I argue in this chapter that in certain important respects, Plato is also the first video game designer. I make this argument based on a reading of the famous allegory of the cave in the sixth book of Plato’s Republic. The allegory of the cave, as I will explain, portrays society as a group of prisoners whose only view of the world is a shadow-puppet play projected on the cave wall in front of them. In this chapter I show that Plato depicts, in that shadow-puppet play, a cultural practice characterized by a defining element of video games: interactivity.

I argue that because philosophy for Plato is always essentially about ethics and because the allegory of the cave is the charter myth of philosophical education (or, as Plato would have it, education tout court), what I will call the game of the cave, analyzed in relation to the ethical structures of modern video games, helps us ask and begin to answer some very subtle questions about what games can do. I argue in this chapter, finally, that games have a power to disrupt interactivity that the medium of film, for example, whose interactivity is not immediately apparent, does not have.

Accordingly, this chapter examines several games, and in particular Bioshock (2K, 2007), as elaborations of Plato’s original design. I seek to analyze specific similarities and differences between what I will define as Plato’s game and these modern games to gain some insight into the complex question of how games can teach ethics. In particular, I examine Plato’s conception of the connection between ethics and mimesis.

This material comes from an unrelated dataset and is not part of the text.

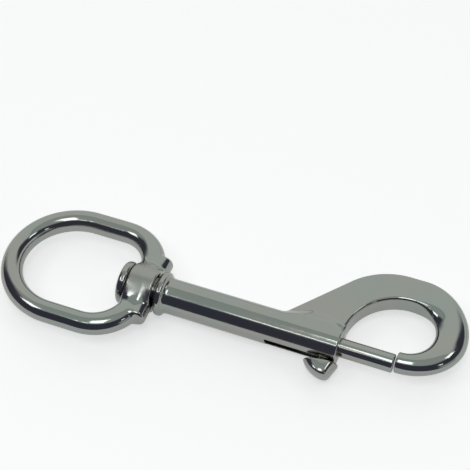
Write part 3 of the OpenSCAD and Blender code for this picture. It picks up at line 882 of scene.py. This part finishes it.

In the first part of this chapter, I propose an analysis of the climactic moment of the myth of the cave that takes fully into account its essentially interactive aspect. In the second part of the chapter, I discuss several examples of ethical elements in modern video games, and show that those moments echo Plato’s account of the prisoners in the cave. It turns out that the Platonic perspective on those games’ ethical moments is pessimistic as to the games’ potential to effect ethical education. On the other hand, I argue that we need not adopt Plato’s pessimism to reap the benefits of the cave reading

In the third part of this chapter, therefore, I turn to one game in particular, Ken Levine’s Bioshock—a game which I argue actually thematizes its own ethical framework. With the help of my analysis of the cave, I argue that the “ludonarrative dissonance” of the game in fact comments upon the game itself as an exercise in ethics, the ethical framework of video games in general, and indeed the ethical framework of culture itself. Through the mechanism identified by Plato, Bioshock teaches ethics just like Plato’s Socrates teaches ethics in Republic, by situating the gamer in an imaginary bind whose ineluctability enacts the lesson.